## What is expected
Repeat only the lines from the one containing "Write the Blender" through the one containing "NEAR, FAR = -1.0, 1.0", exactly as written, both ends included.

>> START

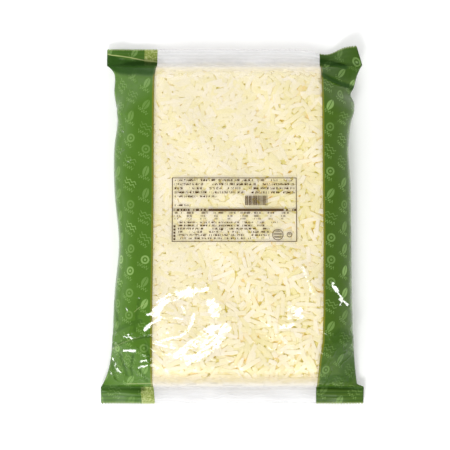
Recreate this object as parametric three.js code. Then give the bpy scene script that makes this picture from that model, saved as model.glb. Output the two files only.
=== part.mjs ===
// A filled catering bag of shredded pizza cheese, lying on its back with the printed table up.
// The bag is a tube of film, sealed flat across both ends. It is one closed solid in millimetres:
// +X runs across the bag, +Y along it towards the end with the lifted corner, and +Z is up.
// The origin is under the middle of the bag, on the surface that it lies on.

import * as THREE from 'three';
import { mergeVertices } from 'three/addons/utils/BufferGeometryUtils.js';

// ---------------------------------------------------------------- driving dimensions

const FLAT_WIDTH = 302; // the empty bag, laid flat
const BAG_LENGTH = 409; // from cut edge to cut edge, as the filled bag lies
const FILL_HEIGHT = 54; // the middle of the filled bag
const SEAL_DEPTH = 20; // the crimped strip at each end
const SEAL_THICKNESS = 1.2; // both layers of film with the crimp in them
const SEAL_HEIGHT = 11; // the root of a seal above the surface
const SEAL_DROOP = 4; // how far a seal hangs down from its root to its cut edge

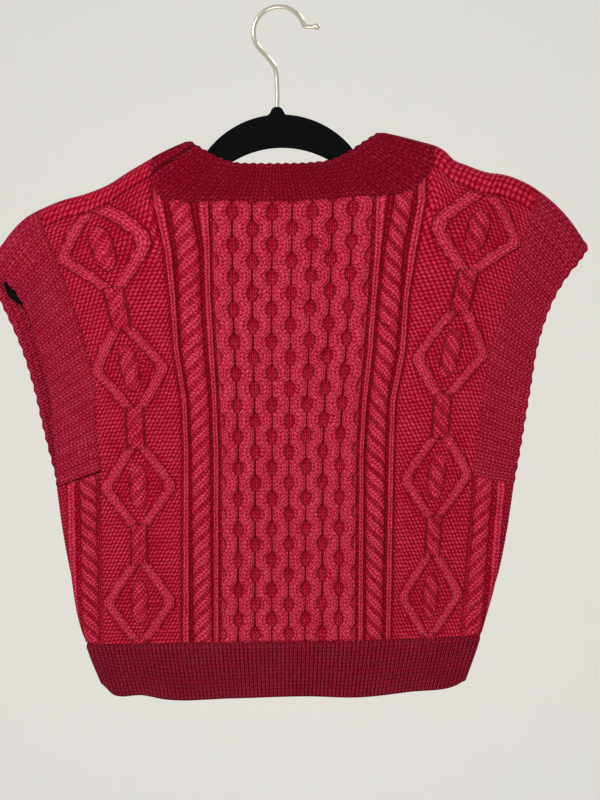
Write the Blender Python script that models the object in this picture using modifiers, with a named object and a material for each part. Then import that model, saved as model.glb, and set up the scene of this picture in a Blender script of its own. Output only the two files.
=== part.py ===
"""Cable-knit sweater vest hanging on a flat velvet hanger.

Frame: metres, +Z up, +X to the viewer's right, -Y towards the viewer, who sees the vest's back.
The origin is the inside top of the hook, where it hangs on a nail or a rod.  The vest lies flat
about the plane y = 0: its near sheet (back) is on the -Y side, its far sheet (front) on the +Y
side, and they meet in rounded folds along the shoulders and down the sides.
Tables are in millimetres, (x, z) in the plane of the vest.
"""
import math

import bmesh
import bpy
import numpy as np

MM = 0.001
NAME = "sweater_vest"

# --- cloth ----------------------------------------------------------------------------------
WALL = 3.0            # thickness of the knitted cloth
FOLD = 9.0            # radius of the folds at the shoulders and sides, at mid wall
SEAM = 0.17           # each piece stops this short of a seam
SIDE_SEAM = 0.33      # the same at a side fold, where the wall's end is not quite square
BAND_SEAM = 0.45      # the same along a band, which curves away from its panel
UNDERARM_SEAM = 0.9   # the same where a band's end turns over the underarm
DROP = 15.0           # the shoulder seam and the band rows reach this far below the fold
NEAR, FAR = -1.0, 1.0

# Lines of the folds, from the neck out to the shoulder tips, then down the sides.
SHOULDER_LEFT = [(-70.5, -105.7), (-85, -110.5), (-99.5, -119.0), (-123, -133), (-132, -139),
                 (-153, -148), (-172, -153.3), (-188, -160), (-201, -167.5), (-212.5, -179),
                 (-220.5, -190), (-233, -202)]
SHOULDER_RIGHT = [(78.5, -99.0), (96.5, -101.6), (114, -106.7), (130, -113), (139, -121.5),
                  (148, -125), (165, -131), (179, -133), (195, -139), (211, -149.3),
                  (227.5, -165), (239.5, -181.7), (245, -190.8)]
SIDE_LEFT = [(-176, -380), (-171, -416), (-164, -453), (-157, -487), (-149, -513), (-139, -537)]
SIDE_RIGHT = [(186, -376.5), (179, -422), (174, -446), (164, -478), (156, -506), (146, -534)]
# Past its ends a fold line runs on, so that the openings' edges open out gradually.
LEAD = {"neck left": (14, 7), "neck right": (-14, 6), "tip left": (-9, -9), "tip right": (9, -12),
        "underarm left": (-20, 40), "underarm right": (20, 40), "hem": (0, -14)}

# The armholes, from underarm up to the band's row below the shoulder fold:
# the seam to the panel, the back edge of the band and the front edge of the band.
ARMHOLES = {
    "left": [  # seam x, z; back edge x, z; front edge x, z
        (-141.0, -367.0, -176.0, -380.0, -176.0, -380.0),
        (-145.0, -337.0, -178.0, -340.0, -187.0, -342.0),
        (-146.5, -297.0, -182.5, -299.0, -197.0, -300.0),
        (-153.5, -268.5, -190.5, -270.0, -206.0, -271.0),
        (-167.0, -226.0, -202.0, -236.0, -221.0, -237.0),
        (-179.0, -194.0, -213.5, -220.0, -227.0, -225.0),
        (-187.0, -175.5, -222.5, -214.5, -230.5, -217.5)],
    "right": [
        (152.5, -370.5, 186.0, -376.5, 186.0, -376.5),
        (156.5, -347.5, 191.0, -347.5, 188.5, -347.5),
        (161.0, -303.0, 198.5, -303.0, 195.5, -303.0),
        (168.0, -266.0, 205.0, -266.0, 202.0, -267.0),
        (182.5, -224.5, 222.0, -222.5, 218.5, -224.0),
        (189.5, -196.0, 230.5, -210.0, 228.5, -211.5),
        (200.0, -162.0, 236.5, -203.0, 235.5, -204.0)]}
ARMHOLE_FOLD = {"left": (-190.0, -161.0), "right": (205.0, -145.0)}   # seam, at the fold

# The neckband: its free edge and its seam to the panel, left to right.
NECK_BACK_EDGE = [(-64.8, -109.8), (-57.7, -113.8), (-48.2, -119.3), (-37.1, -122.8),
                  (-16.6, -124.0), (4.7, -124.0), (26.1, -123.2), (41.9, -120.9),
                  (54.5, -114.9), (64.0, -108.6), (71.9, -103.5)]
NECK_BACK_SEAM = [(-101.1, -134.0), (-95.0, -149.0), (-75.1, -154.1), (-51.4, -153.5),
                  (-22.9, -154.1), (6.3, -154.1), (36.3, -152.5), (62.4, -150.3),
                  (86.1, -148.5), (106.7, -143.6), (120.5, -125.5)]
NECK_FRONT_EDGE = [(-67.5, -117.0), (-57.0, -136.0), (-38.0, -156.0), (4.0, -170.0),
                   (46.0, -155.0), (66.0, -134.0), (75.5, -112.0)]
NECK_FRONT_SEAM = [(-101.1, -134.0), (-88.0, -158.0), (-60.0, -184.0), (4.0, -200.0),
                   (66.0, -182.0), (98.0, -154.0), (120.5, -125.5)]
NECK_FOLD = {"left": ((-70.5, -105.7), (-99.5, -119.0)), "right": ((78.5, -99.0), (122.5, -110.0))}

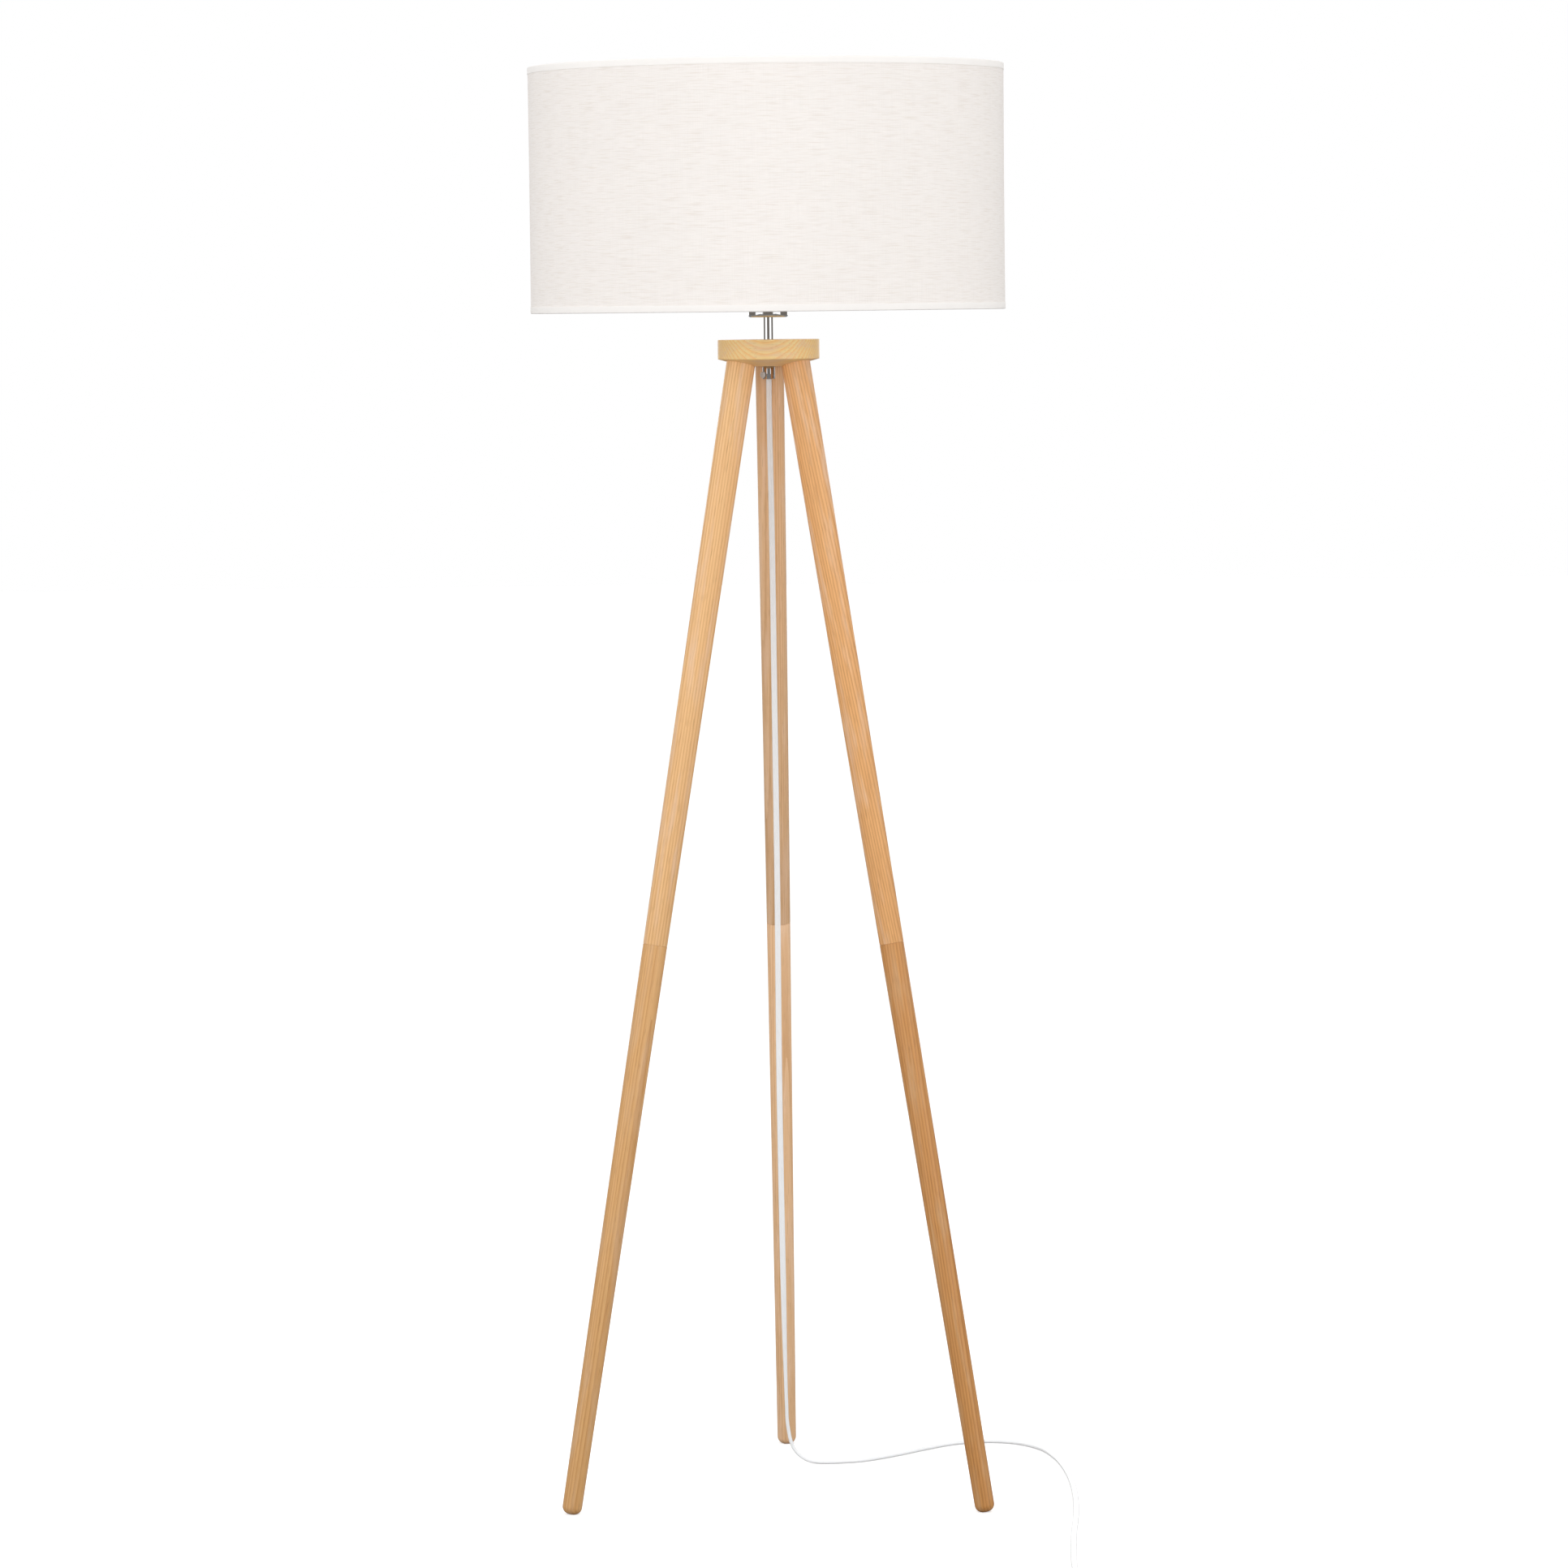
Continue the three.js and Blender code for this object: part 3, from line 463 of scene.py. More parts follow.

>> END

## Solution to the exercise
Write the Blender Python script that models the object in this picture using modifiers, with a named object and a material for each part. Then import that model, saved as model.glb, and set up the scene of this picture in a Blender script of its own. Output only the two files.
=== part.py ===
"""Cable-knit sweater vest hanging on a flat velvet hanger.

Frame: metres, +Z up, +X to the viewer's right, -Y towards the viewer, who sees the vest's back.
The origin is the inside top of the hook, where it hangs on a nail or a rod.  The vest lies flat
about the plane y = 0: its near sheet (back) is on the -Y side, its far sheet (front) on the +Y
side, and they meet in rounded folds along the shoulders and down the sides.
Tables are in millimetres, (x, z) in the plane of the vest.
"""
import math

import bmesh
import bpy
import numpy as np

MM = 0.001
NAME = "sweater_vest"

# --- cloth ----------------------------------------------------------------------------------
WALL = 3.0            # thickness of the knitted cloth
FOLD = 9.0            # radius of the folds at the shoulders and sides, at mid wall
SEAM = 0.17           # each piece stops this short of a seam
SIDE_SEAM = 0.33      # the same at a side fold, where the wall's end is not quite square
BAND_SEAM = 0.45      # the same along a band, which curves away from its panel
UNDERARM_SEAM = 0.9   # the same where a band's end turns over the underarm
DROP = 15.0           # the shoulder seam and the band rows reach this far below the fold
NEAR, FAR = -1.0, 1.0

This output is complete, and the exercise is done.